_REQUEST_
Print every line of the listing exactly, please.

◇ ◇ ◇ ◇

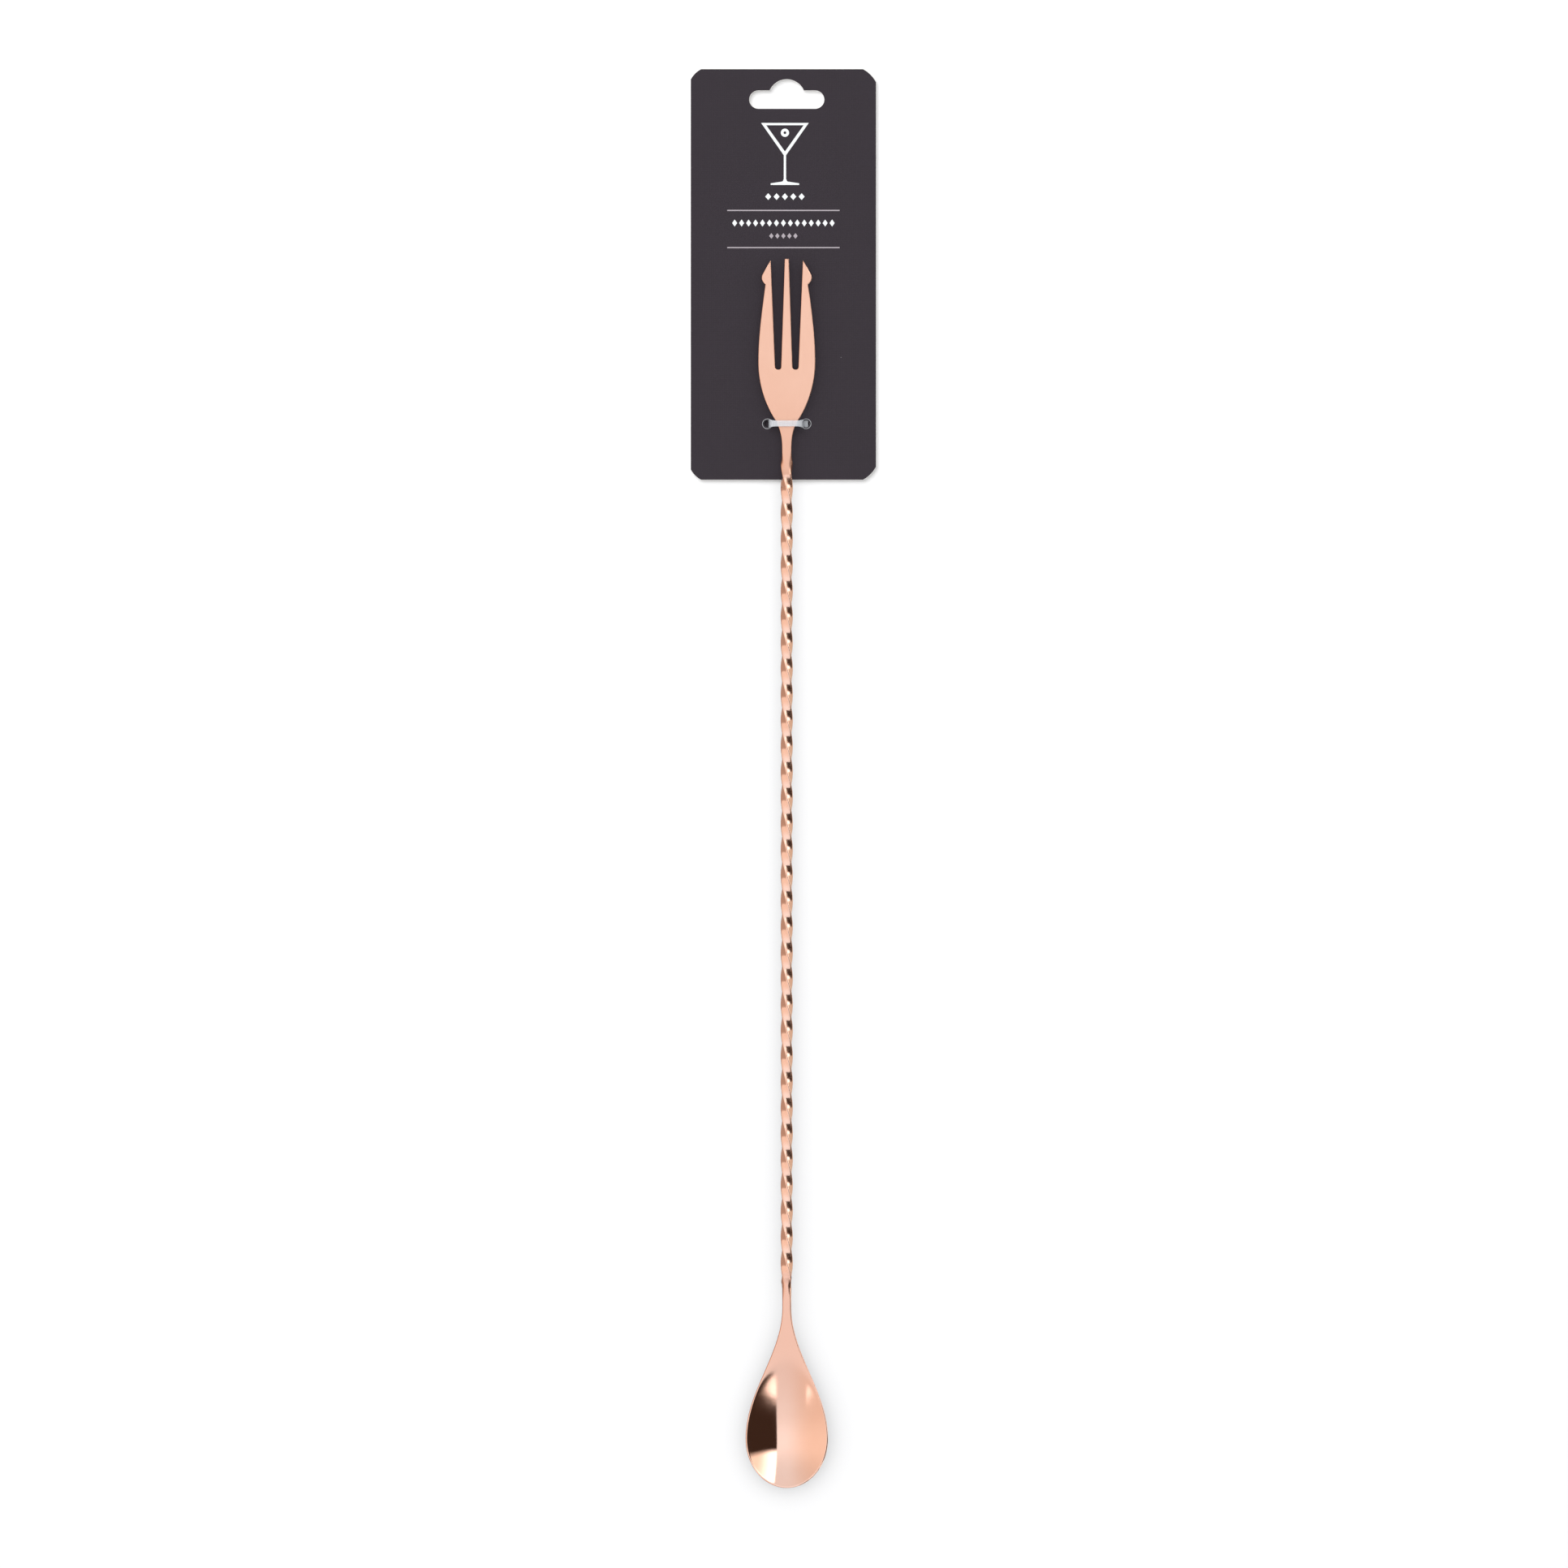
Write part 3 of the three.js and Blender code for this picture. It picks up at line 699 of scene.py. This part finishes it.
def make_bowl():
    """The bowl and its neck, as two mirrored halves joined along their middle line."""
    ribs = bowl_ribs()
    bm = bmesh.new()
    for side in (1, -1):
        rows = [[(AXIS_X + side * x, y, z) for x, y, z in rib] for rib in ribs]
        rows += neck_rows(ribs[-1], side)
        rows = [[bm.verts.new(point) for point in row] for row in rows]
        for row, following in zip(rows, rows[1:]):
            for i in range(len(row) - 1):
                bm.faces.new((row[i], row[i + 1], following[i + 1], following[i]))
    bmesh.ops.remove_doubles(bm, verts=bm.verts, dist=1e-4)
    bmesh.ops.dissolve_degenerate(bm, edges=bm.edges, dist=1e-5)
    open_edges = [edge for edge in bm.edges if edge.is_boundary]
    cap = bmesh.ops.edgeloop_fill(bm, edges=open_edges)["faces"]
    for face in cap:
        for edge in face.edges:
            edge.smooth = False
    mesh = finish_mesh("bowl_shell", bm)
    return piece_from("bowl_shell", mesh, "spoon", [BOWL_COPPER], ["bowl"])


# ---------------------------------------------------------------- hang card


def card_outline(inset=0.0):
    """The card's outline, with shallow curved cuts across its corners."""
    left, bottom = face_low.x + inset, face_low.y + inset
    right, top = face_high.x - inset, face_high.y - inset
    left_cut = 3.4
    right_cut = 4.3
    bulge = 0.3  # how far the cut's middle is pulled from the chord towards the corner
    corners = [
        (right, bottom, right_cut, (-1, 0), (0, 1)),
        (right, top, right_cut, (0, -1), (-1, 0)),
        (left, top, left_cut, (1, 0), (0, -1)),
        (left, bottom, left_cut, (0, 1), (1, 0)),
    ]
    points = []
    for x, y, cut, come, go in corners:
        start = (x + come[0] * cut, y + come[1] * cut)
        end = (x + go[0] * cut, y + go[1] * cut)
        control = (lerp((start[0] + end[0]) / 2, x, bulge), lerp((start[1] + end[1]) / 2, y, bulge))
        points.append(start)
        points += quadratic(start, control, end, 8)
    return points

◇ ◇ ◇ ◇

_FULL RESPONSE_
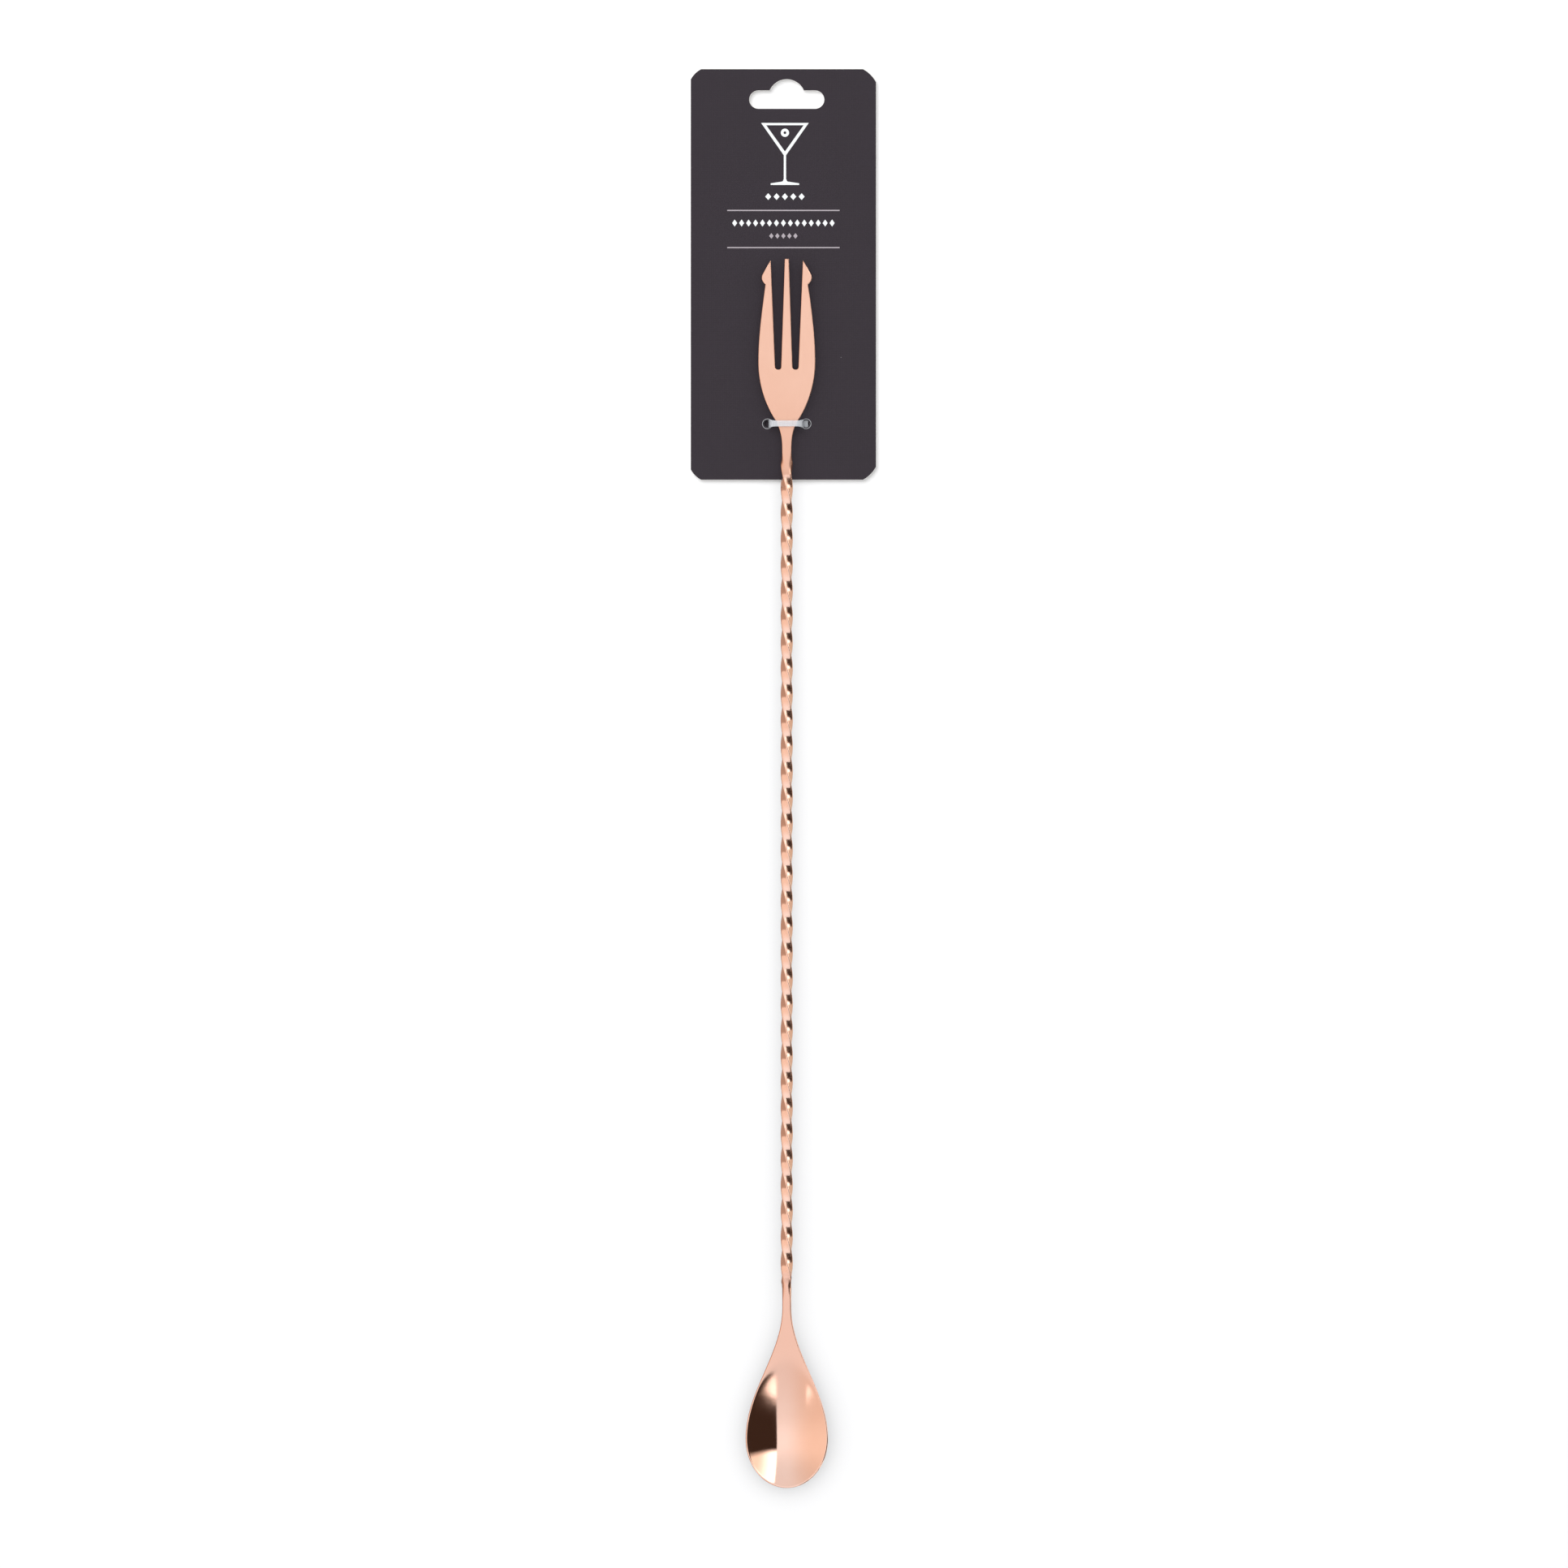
Write part 3 of the three.js and Blender code for this picture. It picks up at line 699 of scene.py. This part finishes it.
def make_bowl():
    """The bowl and its neck, as two mirrored halves joined along their middle line."""
    ribs = bowl_ribs()
    bm = bmesh.new()
    for side in (1, -1):
        rows = [[(AXIS_X + side * x, y, z) for x, y, z in rib] for rib in ribs]
        rows += neck_rows(ribs[-1], side)
        rows = [[bm.verts.new(point) for point in row] for row in rows]
        for row, following in zip(rows, rows[1:]):
            for i in range(len(row) - 1):
                bm.faces.new((row[i], row[i + 1], following[i + 1], following[i]))
    bmesh.ops.remove_doubles(bm, verts=bm.verts, dist=1e-4)
    bmesh.ops.dissolve_degenerate(bm, edges=bm.edges, dist=1e-5)
    open_edges = [edge for edge in bm.edges if edge.is_boundary]
    cap = bmesh.ops.edgeloop_fill(bm, edges=open_edges)["faces"]
    for face in cap:
        for edge in face.edges:
            edge.smooth = False
    mesh = finish_mesh("bowl_shell", bm)
    return piece_from("bowl_shell", mesh, "spoon", [BOWL_COPPER], ["bowl"])


# ---------------------------------------------------------------- hang card


def card_outline(inset=0.0):
    """The card's outline, with shallow curved cuts across its corners."""
    left, bottom = face_low.x + inset, face_low.y + inset
    right, top = face_high.x - inset, face_high.y - inset
    left_cut = 3.4
    right_cut = 4.3
    bulge = 0.3  # how far the cut's middle is pulled from the chord towards the corner
    corners = [
        (right, bottom, right_cut, (-1, 0), (0, 1)),
        (right, top, right_cut, (0, -1), (-1, 0)),
        (left, top, left_cut, (1, 0), (0, -1)),
        (left, bottom, left_cut, (0, 1), (1, 0)),
    ]
    points = []
    for x, y, cut, come, go in corners:
        start = (x + come[0] * cut, y + come[1] * cut)
        end = (x + go[0] * cut, y + go[1] * cut)
        control = (lerp((start[0] + end[0]) / 2, x, bulge), lerp((start[1] + end[1]) / 2, y, bulge))
        points.append(start)
        points += quadratic(start, control, end, 8)
    return points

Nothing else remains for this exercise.